* BEGIN Data *

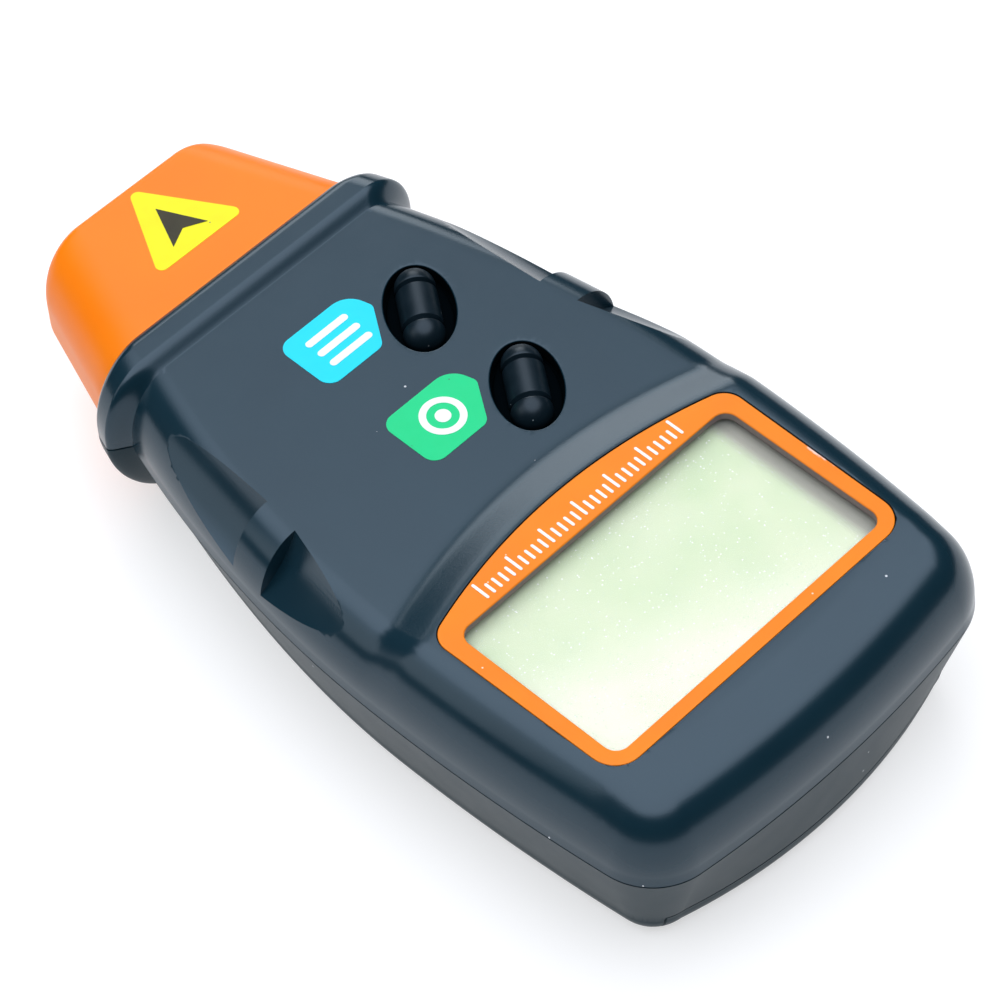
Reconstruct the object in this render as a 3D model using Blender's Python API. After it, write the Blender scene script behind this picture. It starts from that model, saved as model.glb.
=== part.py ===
"""Laser tachometer, a hand-held instrument.

It lies on its back with its face up: X runs across the instrument, Y runs from its tail to its
nose, Z runs from its back to its face, and the origin is under the middle of its back.
Every size below is in millimetres. The meshes are made in metres.
"""
import math

import bmesh
import bpy
from mathutils import Matrix, Vector

MM = 0.001

# A face bent by more than this angle is split into flat ones
FLAT_WITHIN = math.radians(0.05)

# Clearances, and how far a joined lump reaches into what it joins
FIT = 0.3
SEAM = 0.3
KEY_CLEARANCE = 0.3
ROOTED = 0.4

# Body: plan of the two shells
LENGTH = 131.0
TAIL_Y = -LENGTH / 2
NOSE_Y = LENGTH / 2
BODY_HALF_WIDTH = 35.0
WIDEST_Y = TAIL_Y + 47.5
NECK_HALF_WIDTH = 26.4
NECK_Y = NOSE_Y - 29.5
HIP_HALF_WIDTH = BODY_HALF_WIDTH - 1.7
HIP_Y = TAIL_Y + 14.5
TAIL_BOW_RADIUS = 176.0
TAIL_CORNER_RADIUS = 9.4

# Body: section of the two shells
WALL = 2.0
FACE_Z = 27.4
DISPLAY_Z = 29.0
TAIL_EDGE_Z = 28.2
PARTING_Z = 17.3
SHOULDER_START_Z = 18.6
SHOULDER_WIDTH = 6.8
UPPER_DRAFT = 0.15
SIDE_LEAN = 3.4
CORNER_LEAN = 2.5
TAIL_LEAN = 1.6
BACK_EDGE_RADIUS = 4.5
BACK_LIFT = 3.0
BACK_LIFT_START_Y = TAIL_Y + 49.5

# The step from the face up to the display, an arc across the face
RAMP_FOOT_Y = TAIL_Y + 50.5
RAMP_TOP_Y = RAMP_FOOT_Y - 5.2
RAMP_BOW = 4.6
DISPLAY_TAIL_Y = TAIL_Y + 13.9
DISPLAY_TAIL_BOW = 2.8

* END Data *

§ **Exercise requirements**
What are the exact lines from the beginning of the material through the line containing "TAIL_CORNER_RADIUS = 9.4"? Write out those lines alone.

§ **Response to the task**
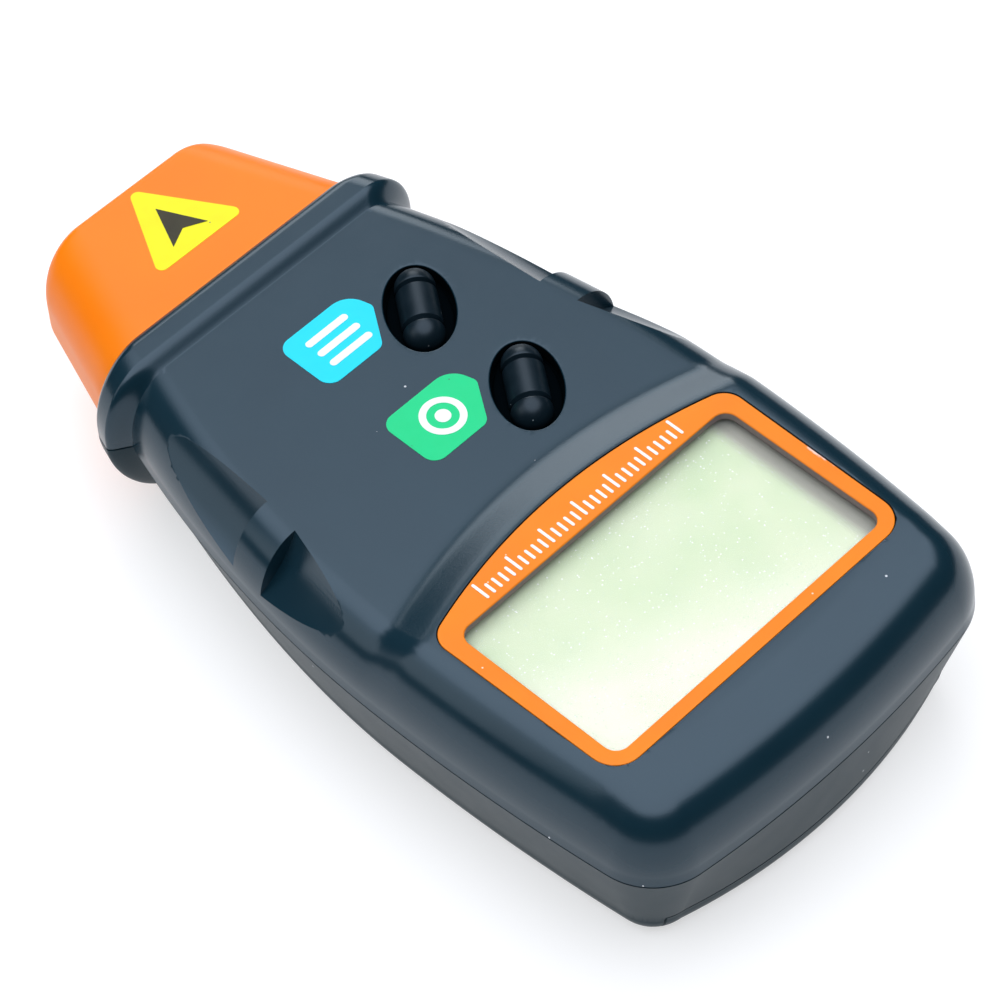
Reconstruct the object in this render as a 3D model using Blender's Python API. After it, write the Blender scene script behind this picture. It starts from that model, saved as model.glb.
=== part.py ===
"""Laser tachometer, a hand-held instrument.

It lies on its back with its face up: X runs across the instrument, Y runs from its tail to its
nose, Z runs from its back to its face, and the origin is under the middle of its back.
Every size below is in millimetres. The meshes are made in metres.
"""
import math

import bmesh
import bpy
from mathutils import Matrix, Vector

MM = 0.001

# A face bent by more than this angle is split into flat ones
FLAT_WITHIN = math.radians(0.05)

# Clearances, and how far a joined lump reaches into what it joins
FIT = 0.3
SEAM = 0.3
KEY_CLEARANCE = 0.3
ROOTED = 0.4

# Body: plan of the two shells
LENGTH = 131.0
TAIL_Y = -LENGTH / 2
NOSE_Y = LENGTH / 2
BODY_HALF_WIDTH = 35.0
WIDEST_Y = TAIL_Y + 47.5
NECK_HALF_WIDTH = 26.4
NECK_Y = NOSE_Y - 29.5
HIP_HALF_WIDTH = BODY_HALF_WIDTH - 1.7
HIP_Y = TAIL_Y + 14.5
TAIL_BOW_RADIUS = 176.0
TAIL_CORNER_RADIUS = 9.4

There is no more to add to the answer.